The big truth about auctions is that, if you do make a genuine bid and the hammer falls, you are legally bound to make the purchase.
As soon as an auction is completed at this Allsop event, the winning bidder is whisked off to the contracts room where they must pay a ten per cent deposit and sign a contract binding them to the completion of the sale within a month.
And here lies the beauty of selling a property this way, says Allsop partner and auctioneer Richard Adamson — there is no opportunity for gazumping or another buyer trying to up the price at the last minute. Fellow Allsop partner and auctioneer Gary Murphy adds that many sellers and buyers are attracted to the transparency of an auction — although he points out they don’t suit someone who has to sell to buy.
Both men have spells on the platform today — Allsop has four auctioneers operating over the duration of the event, each spending around two hours in the role. They are very much the showmen of the 35-strong Allsop team present.
Gary has auctioneering in his blood. His father and grandfather were both auctioneers and he has been in the residential property auction trade for 32 years. He says: ‘It’s our big day — a lot of work goes into this. All the preparation of the lots, the catalogue, all the marketing. I will spend the night beforehand studying the lots.
‘I know how many potential buyers have requested legal packs [the searches and info the vendor will have provided through their solicitor], and which have had surveys done on lots.
‘I also have lots of information like this in front of me during the auction — I am not just looking out for bids on the floor.’ Gary says that he has decided where to start the bidding on each lot, and how big each bid increment will be, before the auction takes place.
He must also keep his eye on internet bids, phone bids and proxy, written bids submitted before the auction starts. But Gary says he always knows if someone out on the floor has ‘another bid in them’. And he recalls his first ever auctioneering session in the 1980s, involving a house in Kensington with a reserve price of £650,000. He says: ‘The bidding stopped at £645,000 and I announced that this was the first time the house had ever sold in 200 years. It did the trick — the bidding picked up again and we got it over the line.’

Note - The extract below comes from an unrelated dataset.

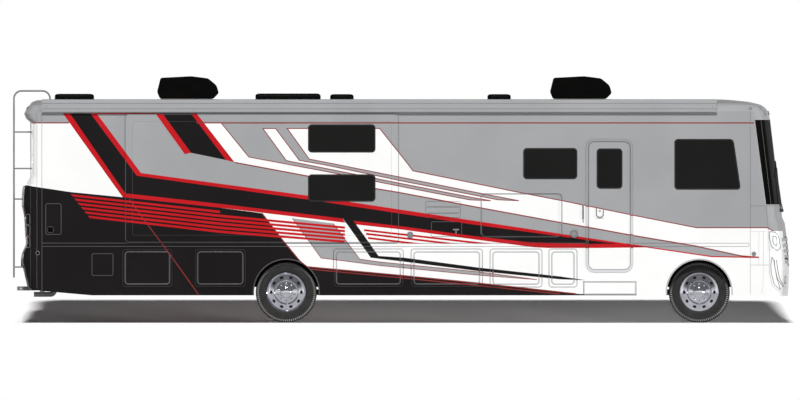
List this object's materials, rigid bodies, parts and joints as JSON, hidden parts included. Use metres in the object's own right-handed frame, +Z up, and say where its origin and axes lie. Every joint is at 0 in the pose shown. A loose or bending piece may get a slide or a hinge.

It’s this kind of skill and intuition that helps Allsop successfully sell an impressive 80 per cent of property lots on auction days. Some do not sell as the hammer falls — the bids having yet to reach the reserve price — but Allsop says even these properties often go on to be snapped up on the day as staff speak to the people who bid and the vendors to reach a deal after the auction slot closes.
■ The next Allsop residential auction is on May 31 at the Cumberland Hotel, London. The full catalogue launches on May 12, see allsop.co.uk
‘Put the work in and get a good deal’
Nabil Ashraf, 43, is a buy-to-let investor with a portfolio of four properties — two of which he bought at auctions.
He says it is possible to pick up a bargain at an auction with the right know-how.
He bought a five-bedroom Victorian semi in Chelmsford, Essex, for £630,000 at an Allsop auction last month, having previously purchased a three-bedroom 1930s house in Manor Park, east London, at a Savills auction.
He says he was less nervous the second time around as the auction was less frenetic.
‘I will need to spend about £200,000 on the Chelmsford house, but I think it will be worth over a million when I have done the work. If you are prepared to put in the work and money you can get good deals at auctions.’
Nabil recommends buyers carry out a survey on properties prior to auctions — something he did with the Essex house but not with the Manor Park property. He adds: ‘The disadvantage of buying at auction is the shortage of time to think things over. And if you don’t have the finance in place it could get very tricky.’
‘Auction makes cashflow predictable’
Property developer Mark Smith, 59, sells around 30 property lots a year at auction and had four for sale at the Allsop event I attended. They included three blocks of garages in Denham, Buckinghamshire. They were subject to price guide and a reserve of £155,000 but achieved £364,500 thanks to auctioneer Gary Murphy and his team.
Keeping his reserve ‘keen’ is a tactic Mark favours.
He says: ‘This can be a leap of faith but creates interest and normally results in achieving a very satisfactory figure.’
And Mark (pictured above) says selling at auction makes cashflow ‘more predictable’.
He explains: ‘Once the gavel has fallen, exchange of contracts has effectively taken place and completion date is fixed.’
This is important for any property company that relies on certainty, particularly in an uncertain market where private buyers may look for reasons not to buy something having agreed a purchase.
But coming home with an unsold lot is not good news. To avoid this scenario, experts suggest you listen to your auctioneer’s advice and set the guide and reserve at the right figure from the beginning.